If you really want your centre to be the best it can be, as repulsive as it sounds, you must cleanse your centre of those individuals who are an impediment to your success. In addition to the negative effect they have on your bottom line, there is a significant morale impact to be considered. Productive employees know when dead weight is carried along by management indecision - and it isn't appreciated. In reaction to hearing "just give him a severance and let him go," a friend and colleague correctly responded "it's not going to happen that way." What he understood was that most companies are more compassionate than the "just pay them off" comment infers. A few years ago my article "The Agent, Your MVA" was published. I have not changed my thinking. The agent remains the call center's most valuable asset - only just not all agents.

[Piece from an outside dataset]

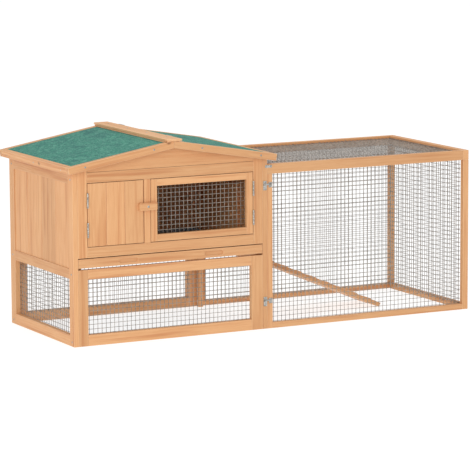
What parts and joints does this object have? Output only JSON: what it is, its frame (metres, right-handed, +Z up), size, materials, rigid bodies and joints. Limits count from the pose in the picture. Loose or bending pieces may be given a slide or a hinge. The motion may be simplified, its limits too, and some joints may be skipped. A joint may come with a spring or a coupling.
{
  "type": "rabbit hutch",
  "caption": "Wooden rabbit hutch: gabled house with solid and wire doors, drawer and hinged roof, over an open lower room, with a ramp down into a flat-topped wire run.",
  "frame": {"origin": "middle of the footprint at ground level", "axes": "+X along the hutch from the house to the run, +Y towards the back, +Z up"},
  "size_m": [1.558, 0.594, 0.6808],
  "materials": {
    "fir_wood": "honey stained fir, satin",
    "cap_wood": "honey stained fir, satin",
    "roofing_felt": "green mineral granules on bitumen",
    "galvanised_mesh": "galvanised welded wire",
    "zinc_hardware": "zinc plated",
    "tray_steel": "galvanised sheet"
  },
  "bodies": {
    "root": {"left_wall_frame": "fir_wood", "left_wall_boards": "fir_wood", "right_wall_frame": "fir_wood", "right_wall_boards": "fir_wood", "back_wall_frame": "fir_wood", "back_wall_boards": "fir_wood", "back_gable_board": "fir_wood", "upper_front_frame": "fir_wood", "door_mullion": "fir_wood", "front_gable_board": "fir_wood", "lower_front_frame": "fir_wood", "partition_board": "fir_wood", "drawer_runners": "fir_wood", "left_roof_board": "fir_wood", "left_roof_fascias": "fir_wood", "ridge_cap": "cap_wood", "run_front_frame": "fir_wood", "run_back_frame": "fir_wood", "run_end_frame": "fir_wood", "run_top_frame": "fir_wood", "pop_door_guides": "fir_wood", "left_wall_mesh": "galvanised_mesh", "back_wall_mesh": "galvanised_mesh", "lower_front_mesh": "galvanised_mesh", "run_front_mesh": "galvanised_mesh", "run_back_mesh": "galvanised_mesh", "run_end_mesh": "galvanised_mesh", "run_top_mesh": "galvanised_mesh", "roof_hinge_cap_leaves": "zinc_hardware", "door_hinge_post_leaves": "zinc_hardware", "ramp_hinge_wall_leaves": "zinc_hardware", "hinge_pins": "zinc_hardware", "latch_plates": "zinc_hardware", "latch_keeps": "zinc_hardware", "run_corner_brackets": "zinc_hardware", "frame_screws": "zinc_hardware", "left_fascia_screws": "zinc_hardware", "left_roof_felt": "roofing_felt"},
    "roof_lid": {"right_roof_board": "fir_wood", "right_roof_felt": "roofing_felt", "right_roof_fascias": "fir_wood", "roof_hinge_lid_leaves": "zinc_hardware", "lid_screws": "zinc_hardware"},
    "nest_door": {"nest_door_boards": "fir_wood", "nest_door_battens": "fir_wood", "nest_door_hinge_leaves": "zinc_hardware"},
    "wire_door": {"wire_door_frame": "fir_wood", "wire_door_mesh": "galvanised_mesh", "wire_door_hinge_leaves": "zinc_hardware"},
    "turn_button": {"turn_button": "fir_wood"},
    "drawer": {"drawer_front": "fir_wood", "drawer_tray": "tray_steel"},
    "pop_door": {"pop_door": "fir_wood", "pop_door_knob": "fir_wood"},
    "ramp": {"ramp_board": "fir_wood", "ramp_cleats": "fir_wood", "ramp_hinge_board_leaves": "zinc_hardware"},
    "front_upper_hook": {"front_upper_hook": "zinc_hardware"},
    "front_lower_hook": {"front_lower_hook": "zinc_hardware"},
    "back_hook": {"back_hook": "zinc_hardware"}
  },
  "joints": [
    {"name": "roof_lid_hinge", "type": "hinge", "parent": "root", "child": "roof_lid", "pos_m": [-0.3582, 0, 0.67701], "axis": [0, -1, 0], "range_deg": [0, 100]},
    {"name": "nest_door_hinge", "type": "hinge", "parent": "root", "child": "nest_door", "pos_m": [-0.6988, -0.269, 0.332], "axis": [0, 0, -1], "range_deg": [0, 160]},
    {"name": "wire_door_hinge", "type": "hinge", "parent": "root", "child": "wire_door", "pos_m": [-0.0802, -0.269, 0.332], "axis": [0, 0, 1], "range_deg": [0, 160]},
    {"name": "turn_button_pivot", "type": "hinge", "parent": "root", "child": "turn_button", "pos_m": [-0.47925, -0.266, 0.4555], "axis": [0, -1, 0], "range_deg": [-90, 90]},
    {"name": "drawer_slide", "type": "slide", "parent": "root", "child": "drawer", "axis": [0, -1, 0], "range_m": [0, 0.42]},
    {"name": "pop_door_slide", "type": "slide", "parent": "root", "child": "pop_door", "axis": [0, 1, 0], "range_m": [0, 0.16]},
    {"name": "ramp_hinge", "type": "hinge", "parent": "root", "child": "ramp", "pos_m": [-0.0225, -0.002, 0.2505], "axis": [0, -1, 0], "range_deg": [0, 50]},
    {"name": "front_upper_hook_pivot", "type": "hinge", "parent": "root", "child": "front_upper_hook", "pos_m": [-0.035, -0.26925, 0.5], "axis": [0, -1, 0], "range_deg": [0, 90]},
    {"name": "front_lower_hook_pivot", "type": "hinge", "parent": "root", "child": "front_lower_hook", "pos_m": [-0.035, -0.26925, 0.099], "axis": [0, -1, 0], "range_deg": [0, 90]},
    {"name": "back_hook_pivot", "type": "hinge", "parent": "root", "child": "back_hook", "pos_m": [-0.035, 0.26925, 0.3], "axis": [0, -1, 0], "range_deg": [0, 90]}
  ]
}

You must have an ongoing, effective and supported termination process. Ongoing because no matter how proud you are of your hiring practices, some undeserving people will impress during interviews and be accepted for employment. Others who may have had a good history with your centre have burned out - it's not everyone who can answer 100 or more calls a day year in and year out and remain positive and productive. Many can and do, but not all. "Effective" doesn't require definition and, if your process is to be effective, it must be supported - by your executive and by your team leaders.

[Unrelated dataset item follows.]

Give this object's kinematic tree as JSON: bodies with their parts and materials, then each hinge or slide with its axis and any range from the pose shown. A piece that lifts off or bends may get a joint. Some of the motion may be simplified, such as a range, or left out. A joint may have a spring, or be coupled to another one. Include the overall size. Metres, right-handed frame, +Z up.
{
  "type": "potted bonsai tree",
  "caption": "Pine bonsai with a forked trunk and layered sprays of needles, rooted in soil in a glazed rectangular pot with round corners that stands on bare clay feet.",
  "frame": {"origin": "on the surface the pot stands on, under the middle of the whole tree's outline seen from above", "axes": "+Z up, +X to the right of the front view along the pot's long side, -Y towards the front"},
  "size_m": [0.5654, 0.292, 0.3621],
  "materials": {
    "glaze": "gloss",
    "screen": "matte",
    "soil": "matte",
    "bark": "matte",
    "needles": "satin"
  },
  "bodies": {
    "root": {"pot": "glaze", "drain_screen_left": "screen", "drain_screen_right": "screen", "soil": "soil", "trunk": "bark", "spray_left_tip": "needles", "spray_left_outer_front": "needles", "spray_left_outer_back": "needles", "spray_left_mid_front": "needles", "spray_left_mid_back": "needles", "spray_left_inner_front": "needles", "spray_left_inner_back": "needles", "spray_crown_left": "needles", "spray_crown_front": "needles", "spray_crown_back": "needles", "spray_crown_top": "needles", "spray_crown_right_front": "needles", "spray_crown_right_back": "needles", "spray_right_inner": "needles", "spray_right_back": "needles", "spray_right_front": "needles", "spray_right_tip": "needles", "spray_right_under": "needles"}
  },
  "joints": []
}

You might now be asking, "Just what is a termination process?" Like any process, it's one with an objective backed up by a number of tactics to be used as each individual situation dictates. The goal is to remove those agents, who are consistently not contributing positively (or worse, have a negative effect on results), from your centre. Some may be moved to other areas of the company where it is felt that with a change in venue they will be able to contribute. Others may simply have to be released outright. Regardless of the destination, they must be encouraged to move on and find alternate employment where they may be more successful.

Questions to Answer

If you're now thinking to yourself "we manage these circumstances well and don't keep unproductive and negative employees here," answer yes or no to the following questions. The more "yes" answers you have, the more you can be confident in your existing practices. Some of the questions may seem cold, blunt and tough, but they are designed to provoke thinking that will lead to a stronger commitment to what needs to be accomplished. To soften the impact on how you feel about yourself when asking these, preface each one with:

"When thinking of those who are habitual poor performers

and/or are a serious negative influence on others..."

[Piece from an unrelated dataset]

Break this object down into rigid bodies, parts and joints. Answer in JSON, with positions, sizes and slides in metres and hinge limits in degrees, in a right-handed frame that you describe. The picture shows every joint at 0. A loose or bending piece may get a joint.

* Are performance expectations established and communicated in writing to each agent at the beginning of the work year?
* Are performance strengths and weaknesses discussed with each employee monthly or more often?
* Do we have clear and convincing performance and/or behaviour related data to support the decision to terminate employment?
* Do we address attitude and behaviour as vigorously as we would poor results?
* Do we have an evaluation tool that allows us to look at this employee's overall contribution relative to other agents? overall contribution?
* Have we created a list of those employees the team managers have determined must leave - after all efforts at improving their results and/or behaviours have failed?
* Is every team manager comfortable with these decisions regardless of to whom the affected employee reports?
* Does the CC Manager meet regularly with the team managers to review the status of termination decisions - as he/she would with any other situation which requires updates?
* When an employee is let go or moved to another position in the company, does the CC Manager review the employee file to see what efforts at improvement the team leader has undertaken - and what has been documented following any disciplinary sessions?
* Do we have a formal remedial procedure to address misconduct (substandard performance, repeated tardiness, unauthorized absenteeism etcetera)?
* Do we have a formal process in place that allows employees to submit work related concerns to progressively higher management levels?
* If you were to randomly choose and question ten employees, would they all indicate knowledge of this process?
* Have your team leaders had formalized training on how to deal with performance and/or behavioural issues?
* Do the team leaders welcome a disciplinary session recognizing that it brings you one step closer to completion of the distasteful task?
* Does the CC Manager conduct a dry run session with the team leader before he/she handles a disciplinary action?
* A follow up - does the Manager occasionally attend disciplinary sessions?
* Do we offer career counseling and resume preparation?
* Do we offer a fair severance package to everyone who is terminated for performance and/or behavioural issues?
* Is there sufficient confidence in our process that the CC Manager has the latitude to dismiss an employee without referring the situation to a higher level?
* When an employee is released is he leaving with his pride and dignity intact?

If you answered "no" to the last question, regardless of the answers to all of the other questions, you would be well advised to get some help. Terminations are sometimes necessary, but unless it's for "cause," you must make every effort to complete the deed as humanely as possible.

I submit that your termination process is critical to your success. Unless you are able to remove those who are not contributing positively to your centre's results, every new initiative you implement will have returns that fall below expectations.